The IQ from my x100s is as good as it gets. Where have you seen prints from these cameras? I can make a 40x60 that is sharp all the way to the corners.
Contrast? That comes during processing.

1 upvote

The "IQ problem" got the Gold Award. Odd, isn't it. Or maybe there is no real problem. Ah, choices, choices...

1 upvote

The Fuji "hype" for me is...having the IQ of a Nikon D600 (I've now sold mine) in a small, light weight package. Allowing me to get images from subjects I would not get otherwise, due to the intimidation factor, etc of a larger DLSR / lens combo.
Also, now I have this IQ potential with me every single day. No way I would carry a D600 kit with me at all times. Fuji makes this a joy.

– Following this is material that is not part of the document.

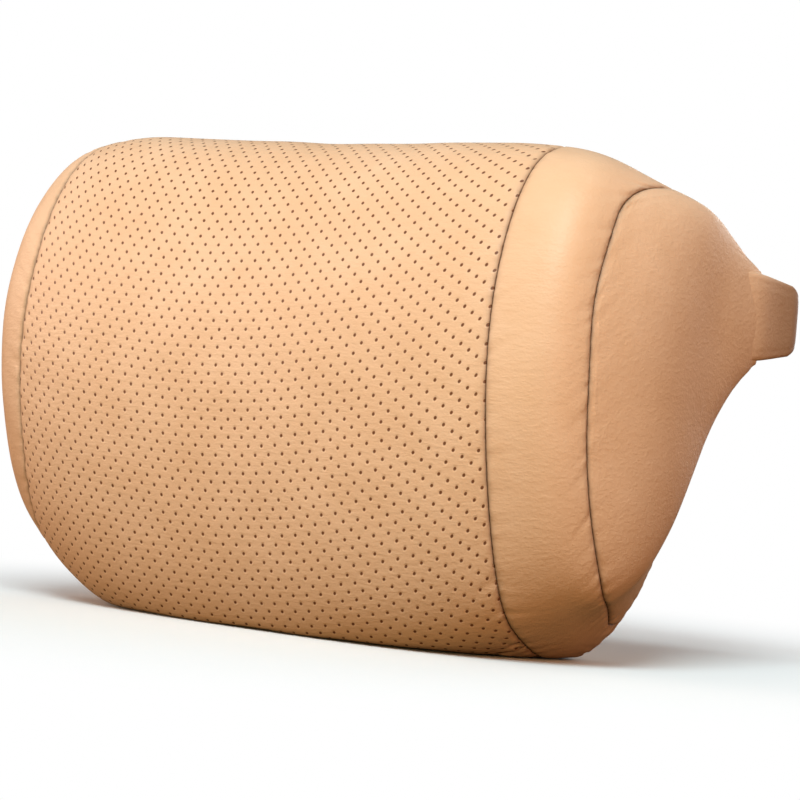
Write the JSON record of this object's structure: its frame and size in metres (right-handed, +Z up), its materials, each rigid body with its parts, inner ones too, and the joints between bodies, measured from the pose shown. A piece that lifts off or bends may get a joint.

I understand why dpreview needs to use standardized tests, yet unfortunately, this results in veiling the IQ potential of the x trans sensor. Iridient Developer, C1P7 or the free supplied SilkyPix do not suffer from "mushy" greens and certainly not any lack of detail resolution.

Is the Fuji perfect? Of course not, nor is my D800 or Mamiya RZ67 ProII with a Leaf Aptus 33MP digital back.

My Fuji XP1 (with the incredible 14mm, 23mm soon, 35mm, 60mm lenses) is my favorite photographic tool. Period.

Comment edited 6 minutes after posting
1 upvote
Asylum Photo

Like every other camera, there's pros and cons. One system might fit your needs, while another doesn't. Yet both systems could very well be high quality.


I'm not knocking the Fuji high ISO IQ, but it's clearly doing NR even on RAW. They have not overcome the laws of physics and have not discovered miracle low noise sensor and associated electronics.


It takes photo's as good as the x-pro1 so the gold award is deserved.